Today more and more people are using credit cards to shop online, pay utility bills and buy movie tickets. Let's not forget that online credit card frauds are increasing each day (India being one country which has maximum number of online credit card frauds), there is a good possibility that you might have a dispute about a bill or transaction with your bank on your card. When you find yourself in such a place, and you don't pay the disputed amount, your bank might just freeze your savings account and recover the dues.

We suggest you visit your bank's website and read the T&C's. Ensure you pay your bills on time, use caution while shopping online (one major reason for disputes is online transactions) and avoid taking future cards ffrom the bank you bank with.
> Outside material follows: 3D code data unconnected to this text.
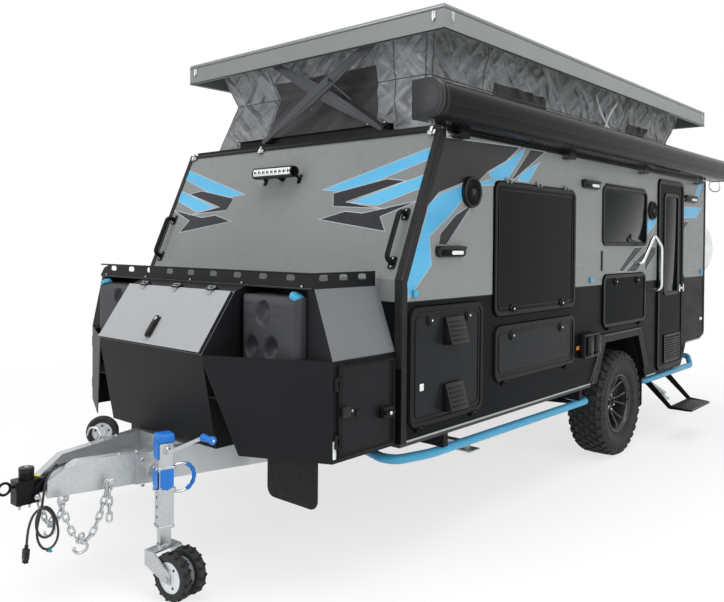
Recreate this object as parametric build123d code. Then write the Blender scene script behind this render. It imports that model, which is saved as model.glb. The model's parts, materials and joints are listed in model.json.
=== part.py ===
from build123d import *
import os
from math import atan2, degrees, hypot, pi, radians, tan

# Pop-top caravan, built as separate named sub-parts, in millimetres.
# Modelling frame: X = 0 on the centreline (+X is the side with the entry door), Y = 0 at the
# foot of the front wall (-Y is the towing direction), Z = 0 on the ground.
# Every sub-part is written with the caravan's box centred on X = 0, Y = 0.

os.makedirs("parts", exist_ok=True)

# ------------------------------------------------------------------ driving dimensions
MOVE_GAP = 5.0              # clearance round a moving panel
SEAT_GAP = 0.3              # clearance of a part that rests on another
RUN_GAP = 0.05              # radial clearance of a running shaft

# body shell
HALF_W = 1090.0             # half width over the side walls
BODY_LEN = 4615.0
WALL_BOTTOM = 630.0
KNEE_Z = 1436.0             # height at which the front wall leans back
BODY_TOP = 2220.0
SLOPE_TOP_Y = 336.0         # set-back of the leaning front wall at its top
WALL = 30.0                 # sandwich panel thickness
SKIRT_BOTTOM = 550.0        # lower edge of the side wall round the entry door
SKIRT_END_Y = 3985.0
TAIL_BOTTOM = 735.0         # lower edge of the tail
TAIL_START_Y = 4115.0
FLOOR_Z = 600.0             # underside of the floor
FLOOR_T = 40.0

# wheels
TYRE_R = 400.0
TYRE_W = 265.0
RIM_R = 215.0
AXLE_Y = 2745.0
TYRE_OUT_X = 1070.0         # outer face of the tyre
TYRE_X = TYRE_OUT_X - TYRE_W / 2
ARCH_TOP = 905.0
ARCH_Y0 = 2369.0            # front and rear corners of the arch's flat top
ARCH_Y1 = 2984.0
ARCH_FRONT_RUN = 163.0      # how far the arch spreads forward down to the floor
ARCH_REAR_RUN = 150.0
ARCH_IN_X = 756.0           # inner side of the wheel box
SHEET = 4.0
STUB_R = 45.0
SWING_Y = 2160.0             # pivot of the trailing arms
SWING_Z = 500.0

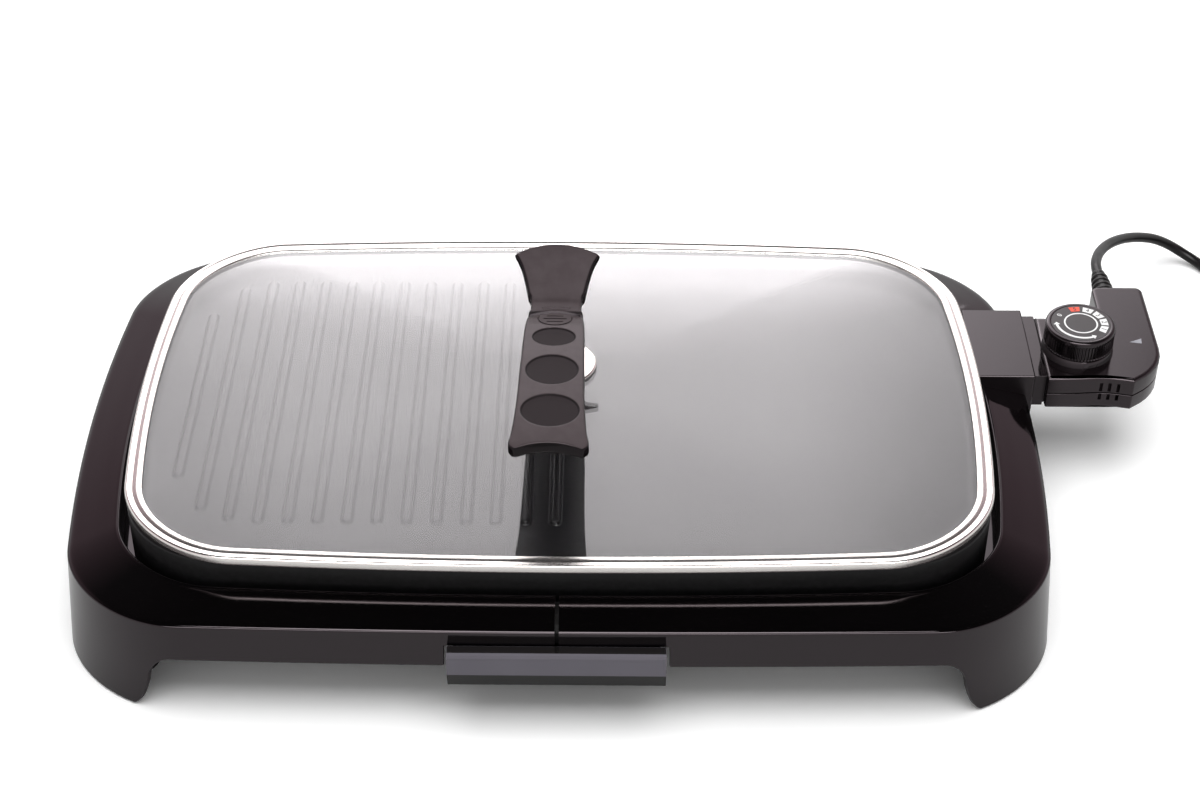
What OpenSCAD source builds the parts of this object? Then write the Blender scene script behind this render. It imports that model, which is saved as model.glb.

Sunil Kumar Kushwaha was lucky that the consumer forum ordered HDFC bank to compensate him Rs 50,000. But without a doubt this issue might have been an uphill fight. May be it was a genuine mistake from the bank's side, but with the number of frauds happening these day, you surely don't want banks to deduct funds from your account for disputed card amounts. Hence, best to not have the same bank's credit card where you have a savings account. And let's hope that banks will learn to send cards to correct addresses in the future.